Этого, я думаю, довольно. Вряд ли можно с достаточным основанием утверждать, что какой-то из этих переводов лучше, а какой-то хуже. Нужны куда более точные переводы, и я говорю не в защиту вульгарно понимаемого буквализма, не о переводе близко к тексту во что бы то ни стало, а в защиту буквализма доброкачественного. Такого, который с большой «дотошностью», на основе пристального прочтения и сообразуясь в каждом фрагменте с переводимым произведением в его целостности, ориентируется на максимально полное воспроизведение смысла со всеми его прагматическими составляющими 4)

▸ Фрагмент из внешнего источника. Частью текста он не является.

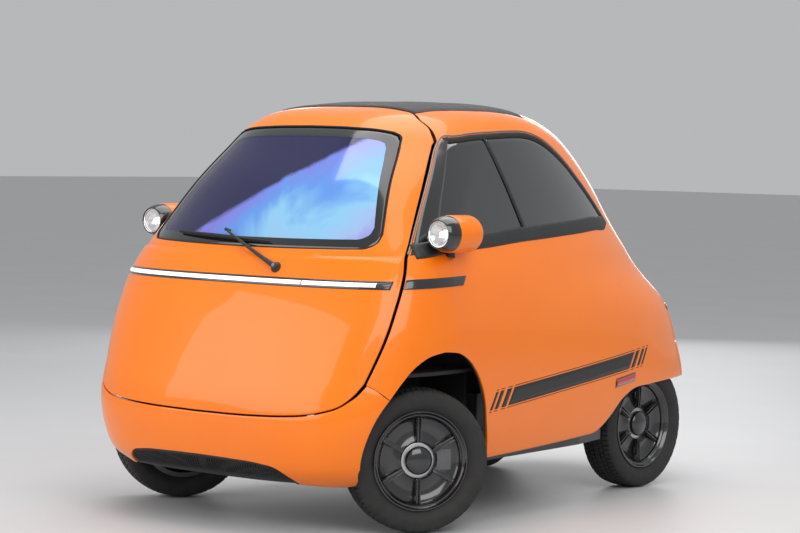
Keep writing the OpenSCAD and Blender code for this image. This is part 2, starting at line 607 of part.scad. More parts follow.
// The bumper is drawn between its upper edge, under the door, and its lower edge over the grille
grille_top = [[0, 255], [150, 253], [290, 246], [345, 236], [385, 205], [402, 178]];
module front_bumper() color(orange) {
    foot = evenly(concat(door_foot, [[side_x(-1087, seam_low), seam_low]]), 12);
    corner = evenly(across(bumper_end), 3);
    low = evenly(grille_top, 7);
    rail = evenly([[402, 178], [470, 173], [530, 174], [548, 178]], 5);
    tip = evenly([[548, 178], [580, 204], [607, 243]], 3);
    top_half = concat(foot, [for (i = [1:3]) corner[i]]);
    low_half = concat(low, [for (i = [1:5]) rail[i]], [for (i = [1:3]) tip[i]]);
    n = len(top_half);
    gaps = edges([[11, seam_gap / 2], [1, seam_gap / 2 + 3], [3, 1.2 * fixed_gap], [2 * n, 0],
        [3, 1.2 * fixed_gap], [1, seam_gap / 2 + 3], [11, seam_gap / 2]]);
    loop = inset(concat(top_half, reversed(low_half), [for (i = [1:n - 1]) [-low_half[i][0], low_half[i][1]]],
        [for (i = [n - 1:-1:1]) [-top_half[i][0], top_half[i][1]]]), gaps);
    total = len(loop);
    top = concat([for (i = [total - n + 1:total - 1]) loop[i]], [for (i = [0:n - 1]) loop[i]]);
    bottom = concat([for (i = [3 * n - 2:-1:2 * n]) loop[i]], [for (i = [2 * n - 1:-1:n]) loop[i]]);
    sheet(top, bottom, 5, 0, bumper_wall, function (p) on_front(p));
    // Stays that carry the bumper on the floor's cross member
    for (x = [-260, 260])
        stay([x, 300], [30, 22], bumper_wall - join, nose_front - seat_gap);
}

// A stay from the inner face of a front panel back to a level plane
module stay(at, half, depth, plane) {
    seat = [for (dz = [-half[1], half[1]]) [for (dx = [-half[0], half[0]])
        dug(function (p) on_front(p), at + [dx, dz], depth)]];
    shell(seat, [for (r = seat) [for (p = r) [p[0], plane, p[2]]]]);
}

module bumper_grille() color(black) {
    half = evenly(grille_top, 7);
    top = concat([for (i = [7:-1:1]) [-half[i][0], half[i][1]]], half);
    n = len(top);
    loop = inset(concat(top, reversed([for (p = top) [p[0] * 0.97, p[1] > 190 ? 175 : 171]])), fixed_gap + 2);
    sheet([for (i = [0:n - 1]) loop[i]], [for (i = [0:n - 1]) loop[2 * n - 1 - i]], 2, 8, 26, function (p) on_front(p));
}

module rear_panel() color(orange) {
    edge = skirt_corner[0] - fixed_gap / 2;
    xs = [for (i = [-8:8]) edge * i / 8];
    sheet([for (x = xs) [x, hatch_foot - seam_gap / 2]], [for (x = xs) [x, skirt_corner[1]]], 3,
        0, bumper_wall, function (p) on_rear(p));
}

module door_panel() color(orange)
    holed_panel(screen_opening, inset(door_edge, door_gaps(0)), inset(door_edge, door_gaps(edge_draft)),
        function (p) door_wall, 9, function (p) on_front(p));
module windscreen() color(glass) pane(inset(screen_opening, glass_gap), 7, function (p) on_front(p));
module hatch_panel() color(orange)
    holed_panel(back_opening, inset(hatch_edge, hatch_gaps(0)), inset(hatch_edge, hatch_gaps(edge_draft)),
        function (p) hatch_wall, 8, function (p) on_rear(p));
module rear_window() color(glass) pane(inset(back_opening, glass_gap), 6, function (p) on_rear(p));

// A strip that lies on the body along a line across the car
trim_thick = 5;
module strip(reach, z, high, steps, place) {
    xs = [for (i = [-steps:steps]) reach * i / steps];
    sheet([for (x = xs) [x, z + high / 2]], [for (x = xs) [x, z - high / 2]], 1,
        -2 * seat_gap - trim_thick, -2 * seat_gap, place);
}
front_bar_z = 860;
tail_bar_z = 706;
module front_light_bar() color("white") strip(636, front_bar_z, bar_height, 26, function (p) on_front(p));
module tail_light_bar() color("red") strip(396, tail_bar_z, bar_height, 12, function (p) on_rear(p));

// The wiper lies across the foot of the windscreen
wiper_pivot = [205, 906];
wiper_clip = [-95, 1020];
module ribbon(from, to, wide, high, thick, steps) {
    across = wide / 2 * turned(unit(to - from));
    a = [for (i = [0:steps]) lerp(from, to, i / steps) + across];
    b = [for (i = [0:steps]) lerp(from, to, i / steps) - across];
    sheet(a, b, 1, -high - thick, -high, function (p) on_front(p));
}
module wiper() color(black) {
    ribbon(wiper_pivot, wiper_clip, 16, 9, 8, 8);
    ribbon(wiper_pivot + [12, -6], wiper_pivot - [14, -6], 26, seat_gap, 9.5, 2);
    ribbon([-345, 1008], [130, 990], 12, glass_thick - glass_depth + seat_gap, 8, 12);
}

bar_rear = -930 * ky;
bar_z = 900;
module door_bar() color(dark) {
    translate([-430, bar_rear, bar_z * kz]) rotate([0, 90, 0]) cylinder(r = 17, h = 860);
    for (x = [-330, 330])
        stay([x, bar_z], [16, 14], door_wall + 2 * seat_gap, bar_rear);
}

plate_z = 632;
plate_y = 1233;
module plate_holder() color(black) {
    face = [for (z = [plate_z + 45, plate_z, plate_z - 45]) [for (x = [-80:40:80]) on_rear([x, z])]];
    stand = [for (r = face) [for (p = r) [p[0], plate_y * ky + join, p[2]]]];
    seat = [for (r = face) [for (p = r) p + [0, seat_gap, 0]]];
    shell(stand, seat);
    difference() {
        translate([-150, plate_y * ky, plate_z * kz - 57]) cube([300, 4, 114]);
        for (s = [-1, 1]) translate([s * plate_spacing / 2, plate_y * ky - join, plate_z * kz]) rotate([-90, 0, 0])
            cylinder(r = plate_hole, h = 6);
    }
}

// ---- Lamp pods ----
pod_place = -700;
pod_foot = [side_x(pod_place, 957) * kx, pod_place * ky, 957 * kz];
pod_centre = pod_foot + [30, 0, 80];
module at_pod() translate([pod_centre[0], pod_centre[1] - pod_length / 2, pod_centre[2]]) rotate([-90, 0, 0]) children();
module lamp_pod() {
    at_pod() difference() {
        rotate_extrude() polygon(concat([[0, 8], [lens_radius + 1, 8], [lens_radius + 1, 0], [pod_radius - 10, 0]],
            [for (a = [0:15:90]) [pod_radius - 10 + 10 * sin(a), 12 - 12 * cos(a)]],
            [for (a = [0:10:90]) [pod_radius * cos(a), pod_length - 55 + 55 * sin(a)]]));
    }
    // Short foot from the pod down to the shoulder
    aim = pod_foot - pod_centre;
    reach = norm(aim) - 12.7;
    translate(pod_centre) rotate([0, atan2(aim[0], aim[2]), 0]) cylinder(r = 13, h = reach);
}
module lamp_lens() at_pod() cylinder(r = lens_radius + 1 - seat_gap, h = 8 - seat_gap);
module left_lamp_pod() color(black) lamp_pod();
module right_lamp_pod() color(black) mirrored() lamp_pod();
module left_lamp_lens() color("white") lamp_lens();
module right_lamp_lens() color("white") mirrored() lamp_lens();

// ---- Cabin ----
seat_base = battery_top + seat_gap;
seat_front = -200;
module seat_cushion() color(dark)
    translate([-seat_width / 2, seat_front, seat_base]) rotate([90, 0, 90]) linear_extrude(seat_width)
        polygon([[20, 0], [seat_depth, 0], [seat_depth, seat_thick - 15], [40, seat_thick], [8, seat_thick - 18],
            [0, seat_thick / 2]]);

back_tilt = 14;
module seat_backrest() color(dark)
    translate([0, seat_front + seat_depth + seat_gap, seat_base + back_thick * sin(back_tilt)])
        rotate([-back_tilt, 0, 0]) translate([0, back_thick, 0])
        rotate([90, 0, 0]) linear_extrude(back_thick)
            polygon([[-seat_width / 2 + 20, 0], [seat_width / 2 - 20, 0], [seat_width / 2 - 60, 200],
                [seat_width / 2 - 150, back_height], [-seat_width / 2 + 150, back_height],
                [-seat_width / 2 + 60, 200]]);

wheel_centre = [driver_x, -520, 770];
shaft_radius = 10;
module at_column() translate(wheel_centre) rotate([-90 + column_tilt, 0, 0]) children();
module steering_column() color(dark) {
    at_column() {
        translate([0, 0, -column_length]) cylinder(r = 24, h = column_length - 30);
        translate([0, 0, -31]) cylinder(r = shaft_radius, h = 41);
        // Instrument display above the column
        translate([-75, -112, -118]) cube([150, 92, 24]);
        translate([-14, -30, -118]) cube([28, 20, 24]);
    }
    foot_y = wheel_centre[1] - (column_length - 30) * cos(column_tilt);
    foot_z = wheel_centre[2] - (column_length - 30) * sin(column_tilt);
    translate([driver_x - 22, foot_y - 22, floor_top + seat_gap]) cube([44, 44, foot_z - floor_top]);
}

module steering_wheel() color(black) at_column() {
    difference() {
        union() {
            translate([0, 0, -18]) cylinder(r = 32, h = 40);
            rotate_extrude($fn = 72) translate([wheel_radius, 10]) circle(r = 14, $fn = 24);
            for (a = [20, 160, 270]) rotate(a) translate([20, -13, 0]) cube([wheel_radius - 24, 26, 14]);
        }
        translate([0, 0, -19]) cylinder(r = shaft_radius + spindle_clearance, h = 32);
    }
}

module pedals() color(black) for (x = [driver_x - 90, driver_x]) {
    translate([x - 30, -960, floor_top + seat_gap]) cube([60, 60, 8]);
    translate([x - 8, -950, floor_top + seat_gap + 7]) rotate([18, 0, 0]) cube([16, 12, 120]);
    translate([x - 30, -993, floor_top + 112]) rotate([18, 0, 0]) cube([60, 12, 64]);
}

floor_pan();
battery_pack();
drive_motor();
rear_tub();
left_wheel_housing();
right_wheel_housing();
front_suspension();
rear_axle();
front_bumper();
bumper_grille();
left_side_panel();
right_side_panel();
left_side_windows();
right_side_windows();
roof_header();
fabric_roof();
rear_panel();
seat_cushion();
seat_backrest();
steering_column();
pedals();
left_lamp_pod();
right_lamp_pod();
left_lamp_lens();
right_lamp_lens();
door_panel();
windscreen();
front_light_bar();
wiper();
door_bar();
hatch_panel();
rear_window();
tail_light_bar();
plate_holder();
left_knuckle();
right_knuckle();
steering_wheel();
front_left_tyre();
front_left_rim();
front_right_tyre();
front_right_rim();
rear_left_tyre();
rear_left_rim();
rear_right_tyre();
rear_right_rim();
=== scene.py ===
import bisect
import math

import bmesh
import bpy
from mathutils import Matrix, Vector


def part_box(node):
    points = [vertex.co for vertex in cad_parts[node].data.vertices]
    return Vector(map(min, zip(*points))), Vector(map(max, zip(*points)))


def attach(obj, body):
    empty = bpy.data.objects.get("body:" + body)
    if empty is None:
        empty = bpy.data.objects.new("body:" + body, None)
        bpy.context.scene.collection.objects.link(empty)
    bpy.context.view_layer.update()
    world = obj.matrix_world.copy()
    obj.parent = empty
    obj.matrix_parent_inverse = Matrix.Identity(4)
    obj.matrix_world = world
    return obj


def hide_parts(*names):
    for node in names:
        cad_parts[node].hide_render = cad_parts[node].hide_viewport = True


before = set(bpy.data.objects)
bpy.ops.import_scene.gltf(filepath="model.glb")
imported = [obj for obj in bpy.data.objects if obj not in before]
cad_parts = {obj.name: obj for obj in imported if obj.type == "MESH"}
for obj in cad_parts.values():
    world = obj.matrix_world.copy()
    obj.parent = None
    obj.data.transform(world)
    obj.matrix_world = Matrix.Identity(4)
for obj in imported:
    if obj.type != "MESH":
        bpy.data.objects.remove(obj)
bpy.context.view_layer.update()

scene = bpy.context.scene

# The smooth bubble that every panel and pane lies on, in millimetres. Each ring is a level slice:
# height, half width, widest place, front, rear, front and rear roundness, narrowing at the rear
bubble = [
    (170, 610, -635, -1185, 1165, 3.2, 4.0, 0.26),
    (240, 675, -665, -1236, 1216, 3.5, 4.6, 0.28),
    (400, 714, -705, -1260, 1259, 3.4, 5.2, 0.30),
    (560, 731, -735, -1222, 1231, 3.0, 4.6, 0.30),
    (720, 729, -735, -1164, 1170, 2.9, 4.1, 0.30),
    (860, 707, -725, -1100, 1058, 2.85, 3.2, 0.30),
    (960, 670, -675, -1048, 974, 2.85, 3.0, 0.28),
    (1060, 624, -595, -982, 892, 3.0, 2.85, 0.26),
    (1200, 558, -465, -876, 777, 3.4, 2.75, 0.22),
    (1320, 496, -335, -766, 655, 3.7, 2.6, 0.18),
    (1400, 446, -235, -688, 528, 4.0, 2.5, 0.14),
    (1456, 372, -135, -590, 382, 4.0, 2.3, 0.10),
    (1490, 225, -75, -400, 196, 3.3, 2.0, 0.05),
    (1501, 0, -55, -55, -55, 2.5, 2.5, 0.0),
]
middle = Vector((0, 0, 0.675))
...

Конечно, браться заново за произведение, у которого давным-давно есть канонический перевод, разошедшийся на цитаты и укоренившийся в языковом сознании не одного поколения, есть вещь самоубийственная. Я к этому никого и не призываю, а лишь к отказу от навязших в зубах переводческих дихотомий: приблизить автора к читателю vs. приблизить читателя к автору, творческий подход vs. буквализм, доместикация vs. форенизация. И проч.
___________________________
1) В переводе Л. Лунгиной книга называется «Пеппи Длинныйчулок в стране Веселии» (1968), а последняя глава в ней – «Пеппи не хочет быть взрослой». В версии Л. Брауде, стремившейся, по-видимому, к большей формальной близости к оригиналу, название главки переведено как «Пиппи Длинныйчулок не желает стать взрослой», а книга озаглавлена «Пиппи Длинный чулок на острове Куррекурредутов» (1993). Текст этой главы в оригинале и переводах см. здесь.

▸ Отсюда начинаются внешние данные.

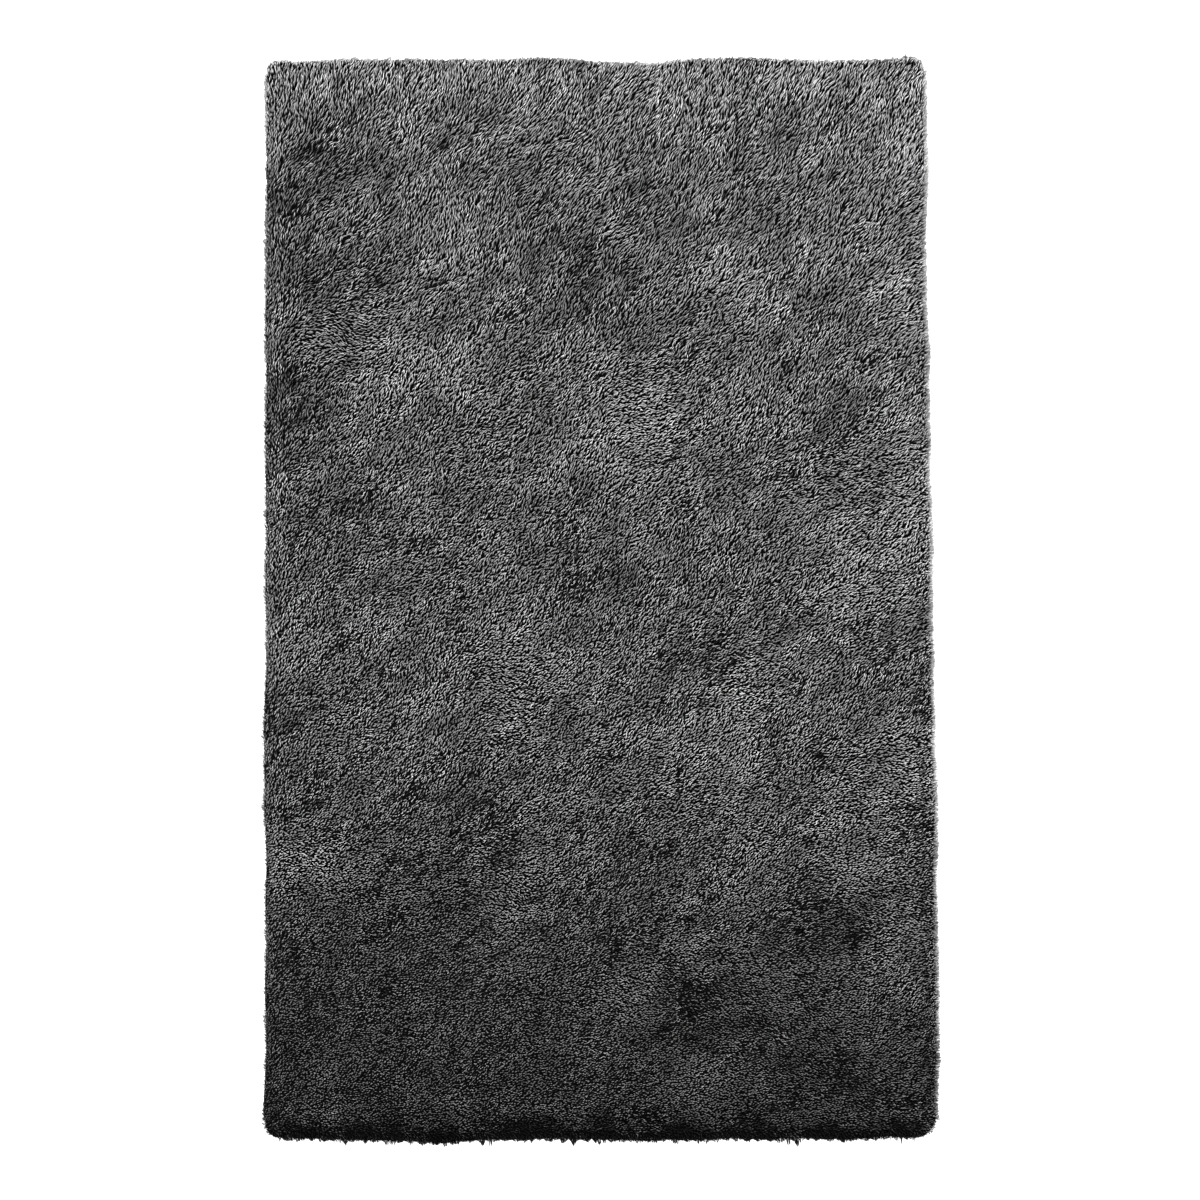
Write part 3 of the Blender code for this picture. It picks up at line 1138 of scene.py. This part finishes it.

2) В оригинале Томми спонтанно реагирует именно на неправильность в речи Пеппи, распознавая ее по произношению: stor и stur звучат по-разному, примерно как [лук] и [люк] . Но слóва stur [стюр] в лексиконе Томми не существует, вот он и заменяет его тут же другим, часто употребляемым детьми в выражениях типа när jag blir stor ’когда я стану большим’. Любопытно отметить, что когда-то это слово в шведском языке было и означало ’missmodig, nedstämd’ (см. в историческом словаре SAOB), т.е. ’унылый, подавленный’, а это хорошо соотносится с характеристикой, которой дети в повести награждают взрослых: они не бывают веселыми. Но скорее всего это только случайная ассоциация: сомнительно, чтобы это слово было известно самой Пеппи. Но у нее есть для него другое объяснение.

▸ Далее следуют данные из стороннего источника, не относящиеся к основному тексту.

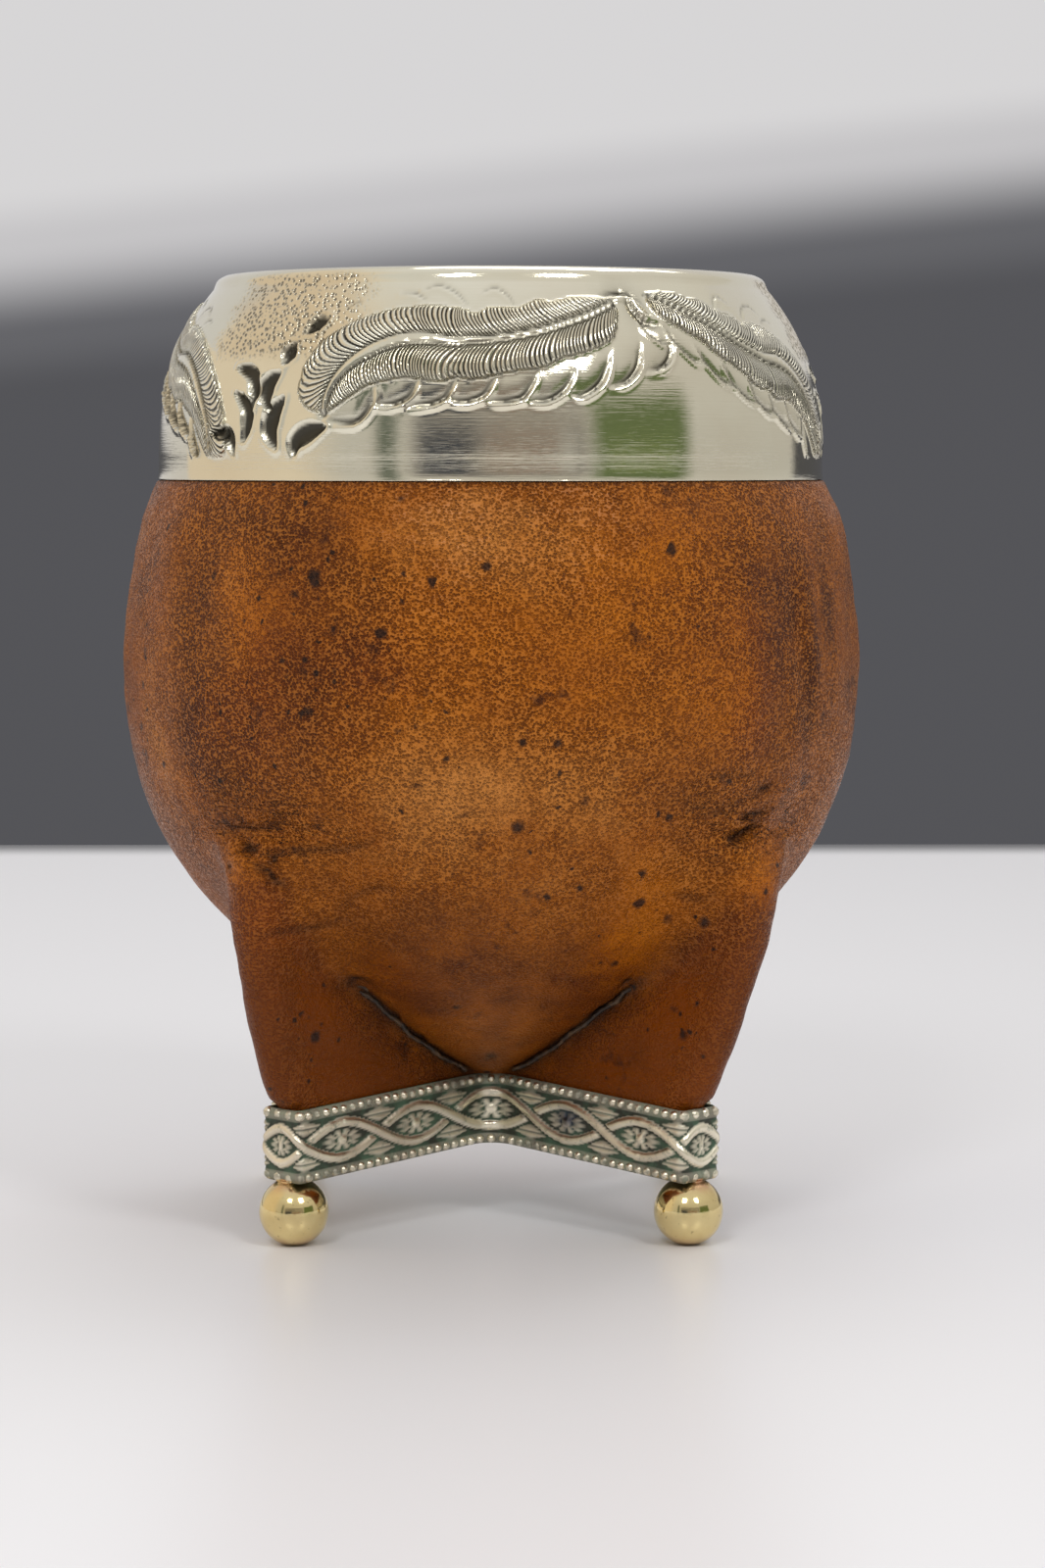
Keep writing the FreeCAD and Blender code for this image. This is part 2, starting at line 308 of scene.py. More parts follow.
def makeTarnishGroup():
    # handled metal: a cloudy film that is darker and rougher where the noise is high
    tree, inside, outside = newGroup(
        "tarnishFilm",
        [("Vector", "NodeSocketVector", None), ("Size", "NodeSocketFloat", 60.0),
         ("Amount", "NodeSocketFloat", 0.5)],
        [("Film", "NodeSocketFloat"), ("Spots", "NodeSocketFloat")],
    )
    cloud = node(tree, "ShaderNodeTexNoise")
    cloud.inputs["Detail"].default_value = 4.0
    cloud.inputs["Roughness"].default_value = 0.6
    tree.links.new(inside.outputs["Vector"], cloud.inputs["Vector"])
    tree.links.new(inside.outputs["Size"], cloud.inputs["Scale"])
    film = ramp(tree, cloud.outputs[0], [(0.38, 0.0), (0.72, 1.0)])
    tree.links.new(maths(tree, "MULTIPLY", film, inside.outputs["Amount"]), outside.inputs["Film"])
    fine = node(tree, "ShaderNodeTexNoise")
    tree.links.new(inside.outputs["Vector"], fine.inputs["Vector"])
    tree.links.new(maths(tree, "MULTIPLY", inside.outputs["Size"], 9.0), fine.inputs["Scale"])
    spots = ramp(tree, fine.outputs[0], [(0.66, 0.0), (0.74, 1.0)])
    tree.links.new(maths(tree, "MULTIPLY", spots, inside.outputs["Amount"]), outside.inputs["Spots"])
    return tree


def makeScratchGroup():
    # fine scratches: the height of a detailed noise, to be stretched by the vector it is given
    tree, inside, outside = newGroup(
        "fineScratches",
        [("Vector", "NodeSocketVector", None), ("Size", "NodeSocketFloat", 200.0)],
        [("Height", "NodeSocketFloat")],
    )
    lines = node(tree, "ShaderNodeTexNoise")
    lines.inputs["Detail"].default_value = 3.0
    lines.inputs["Roughness"].default_value = 0.65
    tree.links.new(inside.outputs["Vector"], lines.inputs["Vector"])
    tree.links.new(inside.outputs["Size"], lines.inputs["Scale"])
    tree.links.new(lines.outputs[0], outside.inputs["Height"])
    return tree


tarnishFilm = makeTarnishGroup()
fineScratches = makeScratchGroup()
print("shader groups made")


# hide

legAngles = {}
for leg in ("front_left", "front_right", "back_right", "back_left"):
    low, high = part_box("ball_foot_" + leg)
    legAngles[leg] = degrees(atan2((low.y + high.y) / 2, (low.x + high.x) / 2)) % 360

hide = {
    "bellyRadius": 44.9, "bellyHeight": 69.0, "pointHeight": 18.0, "pointRadius": 6.5,
    "lowerFullness": 2.5, "upperFullness": 1.8, "shoulderDrop": 3.6, "rimHeight": 90.0,
    "footHeight": 10.4, "tuckTop": 101.5, "tuckRadius": 38.6, "innerRadius": 42.6, "innerBottom": 24.6,
    "finHalf": 2.4, "finHalfAtTop": 3.2, "twist": 3.75,
    # height of each point on a fin's ridge, and how far out it stands
    "ridge": [(10, 34.3), (16.4, 34.7), (17.6, 36.3), (19.5, 37.3), (22.6, 38.6), (26.1, 39.9),
              (29.7, 41.1), (33.2, 42.1), (36.7, 42.9), (40.1, 43.3), (43.5, 43.2), (46.0, 42.5),
              (48.0, 40.2), (50.0, 34.0), (52.0, 24.0), (56.0, 4.0)],
    # how softly a fin runs into the belly, at the lacing and at its top
    "filletLow": 1.6, "filletHigh": 9.0,
    "laceDepth": 0.62, "lumps": 0.28,
    # spacing of columns on a fin's face, mm, and round the belly, degrees
    "faceStep": 0.8, "turnStep": 1.05,
    "columnsInEighth": 76,
    # the radius at which degrees round the hide are drawn as millimetres
    "arcRadius": 42.0,
    "colour": (0.285, 0.076, 0.0025, 1), "dark": (0.072, 0.016, 0.0012, 1), "tan": (0.53, 0.200, 0.040, 1),
    "amber": (0.44, 0.120, 0.0008, 1), "deepAmber": (0.225, 0.048, 0.0005, 1), "crownHighlight": (0.50, 0.185, 0.030, 1),
    "pore": (0.070, 0.014, 0.0025, 1),
    "roughness": 0.44, "specular": 0.16,
    # pores: how many to a metre, the size of their unevenness, how dark, and how deep in metres
    "poreScale": 3200.0, "poreUneven": 1700.0, "poreDark": 0.70, "poreDepth": 0.00034,
}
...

3) Или, как говорил каббалист в знаменитом романе Яна Потоцкого, «с соответствующим придыханием и ударением».
4) Подробно о двух типах буквализма и о том, почему перевод близко к тексту при определенных условиях бывает желателен, читайте в моем пособии «Мастер-класс по письменному переводу нехудожественного текста (на материале шведского языка)», в особенности, в параграфе «Буквализм буквализму рознь» во введении ко второй части книги.
Очень интересный и симпатичный разбор, спасибо! Посмотрела, что значит слово « krumelur» : не пилюля, а скорее, закорючка или каракули. Почему пилюля? Из- за контекста?
Может, можно так:
Закорючечка моя,
Вырослеть не буду я?
Верно,krumelur это ‘закорючка’ и т.п. Но в этой главке Пеппи сперва говорит, что у нее есть волшебные krumelurpiller от взрослости, и затем по сюжету дети принимают эти самые пилюли.